Tommy: There’s always a balance to be found between realism and heightened realism. Animation is not live action and so should be used to accomplish things that live action can’t — with character animation you’re generally trying to maintain a realism that adheres to familiar principles and looks alive and organic while also bumping it up to deliver that thing that live action can’t. Disney and any golden age animation demonstrate the discovery and refinement of these principles.
Wishu: You have such an impressive roster of clients – how important was going out, being active and developing relationships within the creative field when it came to gaining work for major clients?
Tommy: Relationships are everything. Through the animation community online and through other aficionados you learn through each other and improve your craft. I got my first job with a major studio through a childhood friend I’d made online.
Wishu: You just founded your own studio, Moonbow, with your co-founder Lorenzo. Were you thinking about setting up a studio before you met?
Tommy: I met Lorenzo here in Lisbon two years ago and we had the idea to start a studio. We were both working our jobs in our individual fields and we discovered we had similar ambitions and ended up making a great team. He handles the stuff I’m not strong with and vice versa. Moonbow has now grown into a small team and a wider circle of freelancers.
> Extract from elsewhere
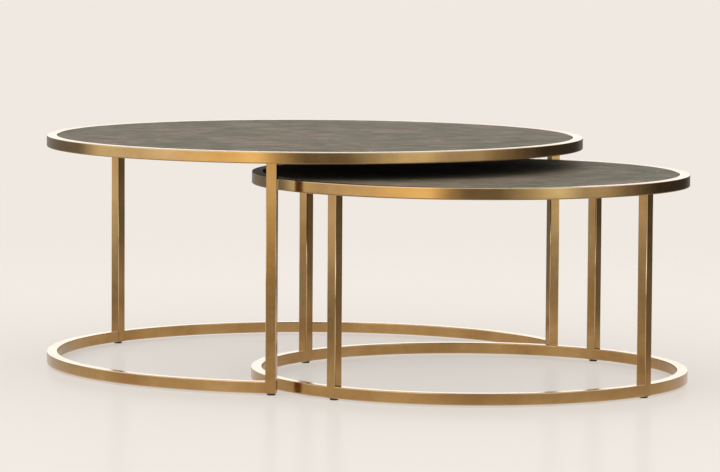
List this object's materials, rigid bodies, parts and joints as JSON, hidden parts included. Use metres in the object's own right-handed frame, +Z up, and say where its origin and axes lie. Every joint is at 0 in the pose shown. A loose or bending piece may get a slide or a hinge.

Things are going pretty smoothly!
Wishu: Can you tell us a bit about your freelancing journey?
Tommy: I started freelancing in my early 20s on odd jobs. I then worked in-house for a major American studio for a couple of years, going on to freelance with them for a while. My philosophy was always to try to go above and beyond what was expected and to make the most of the great opportunities I was given by them to express myself creatively. I think gratitude and enthusiasm are a good general principle to live by, and someday it’ll come back around!
Wishu: Do you have any advice to young freelancers who maybe want to start a studio?
Tommy: I think it’s really important to have a network of contacts and a reputation. Let’s face it — the basis of a studio is teamwork, and it’s teamwork which facilitates the really big, great stuff getting done. You can’t do it alone! There’s a real strategy in intelligently delegating tasks to the right people and finding that synergistic flow. You have to be in a place where you are ready to dedicate and challenge yourself, and there’s something to be said for always taking on just a little bit more than you think you can handle. There’s always an anxiety to do as much as the next person, but try to just challenge yourself from where you are right now. Try a new software, a new palette that you’ve not used before. It’s about self-improvement and finding inspiration in the work of others, not directly comparing your creative journey to someone else’s.
Wishu: Your studio website references the Japanese term Sakuga when it comes to your approach to animation. How influential is Japanese culture on your work? What about it inspires you?
Tommy: The term “sakuga” refers to the highest-quality animation where you’re trying to really emphasise a story beat, a character moment and so on. One of my favourite living animators is Masaaki Yuasa, whose chameleon-like approach to the craft I admire very much. He’s not afraid to explore and push himself, to tap more into the general principles than getting too fixated on certain visual details, and as a result, many of his projects end up looking and feeling quite different. When it comes to Japan in general I admire the Buddhist ethic of traditional Japanese culture and the economy of linework and detail in its traditional artwork. Oscar Wilde said about art that it’s the “perfect use of an imperfect medium”, and I think the closest we can come to perfecting our art is in arranging its elements in such a way that no one piece can be taken out or is superfluous to the structure as a whole. It’s incredibly hard to refine something that much, it requires a lot of discipline and the flexibility to keep making adjustments right up until the final moment. That said, perfection is a very tricky and treacherous creature as a kind of tunnel-vision and obsessiveness can creep up on us insidiously. It’s important to balance high expectations by remembering the truism that no art is ever truly finished, only abandoned. In this spirit, we can find deliverance from neurotic perfectionism in the Japanese principle of ‘wabi-sabi’, which is concerned with the aesthetic of impermanence and incompleteness, the beauty of the cracked, asymmetrical pottery, the rough paint strokes or the moss-covered brickwork. Learning to balance on that knife-edge is an intensely personal journey entirely your own — it’s the journey of your life!